From: http://edition.cnn.com/2006/WORLD/europe/05/28/poland.rabbi.reut/index.html
Sunday, May 28, 2006 Posted: 1305 GMT (2105 HKT)
OSWIECIM, Poland (Reuters) -- Poland's chief rabbi and Israel's ambassador in Warsaw urged the conservative-led government on Sunday to counter anti-Semitism after the Jewish cleric was attacked in the capital.
Chief Rabbi Michael Schudrich and ambassador David Peleg said they viewed the attack as an act of hooliganism but that the entry of far-right League of Polish Families into a coalition with the conservatives could be encouraging racism.

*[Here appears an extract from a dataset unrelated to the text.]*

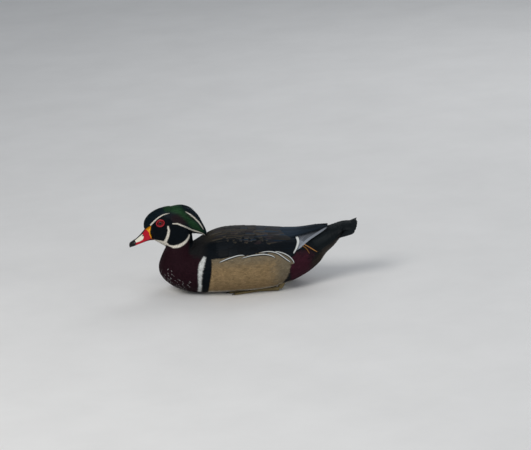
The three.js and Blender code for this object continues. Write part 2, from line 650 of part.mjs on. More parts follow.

"We are taking this incident very seriously," Peleg told Reuters. "I have said in the past that the inclusion of the League in the coalition would create an atmosphere conducive to such incidents."
Schudrich was attacked in central Warsaw on Saturday in what the Interior Ministry said might have been a provocation meant to portray Poland as anti-Semitic during Pope Benedict's visit.
The German Pope was due to visit the Auschwitz death camp, set up by Nazis during World War Two, later on Sunday to pray in memory of its 1.5 million victims, mostly Jews.
Schudrich said his assailant, a man in his 20s, appeared to have been racially motivated. He said this was the first case of a physical attack on a Jewish community member in years.
"While I was walking in Warsaw, someone yelled 'Poland is for Poles'," Schudrich, a New Yorker who became Chief Rabbi of Warsaw in 2000 and of Poland in 2004, told Reuters on Sunday.
"I went back and asked him why he said that and then he hit me and sprayed me with something like pepper gas."
The Polish government and politicians from the ruling Law and Justice party condemned the attack on Schudrich. The police said it was searching for the attacker.
"There is no the slightest permission for anti-Semitism in Poland," government spokesman Konrad Ciesiolkiewicz said.
"We regret the incident...and our pain is compounded by the fact that this happened during the visit of the Holy Father Pope Benedict."
Peleg said Prime Minister Kazimierz Marcinkiewicz had reassured him and Schudrich in telephone calls that Warsaw was taking the incident very seriously.
Last week, Peleg met Polish officials to express Israeli concerns about the conservatives' alliance with the League of Polish Families, whose members and followers had in the past made anti-Semitic and xenophobic remarks.